The increasing pressures throughout the retail environment have resulted in many chain retailers and commercial developers turning to complex methods of understanding who their customers are and where they live. As power centres are the most popular retail supply channel, it is of great use and importance to understand who shops at which power centre and where are they coming from. This paper explores what research has been done in this field, and provides the methods of how consumer profiling of each power centre location in the Greater Toronto Area (GTA) has been conducted. The methods are divided into three separate sections: market segmentation using multivariate cluster analysis of different types, retail centre classification using conventional methods, and trade area generation using a combination of deterministic and probabilistic theories to best utilise the census, commercial structure, and transportation survey data.
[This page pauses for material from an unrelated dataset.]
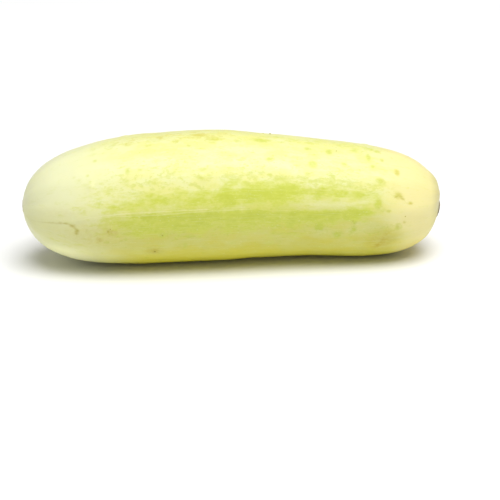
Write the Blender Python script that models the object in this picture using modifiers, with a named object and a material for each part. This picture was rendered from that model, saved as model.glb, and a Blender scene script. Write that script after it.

This approach involves further analysis through the combination of these three methods to profile the differences in patrons of various power centre types, which captures the focus of this research paper, while profiling patrons of super regional malls for comparative purposes. The results indicate that consumers do have distinct preferences between different centres, and this facilitates further understanding of what factors affect draw of different consumers from one type to the next. The results also provide the foundations of further research of how the consumer market may change in the coming decades in the GTA, based on new retail innovations currently breaking ground and how their traits and location now might determine their future customer base tomorrow.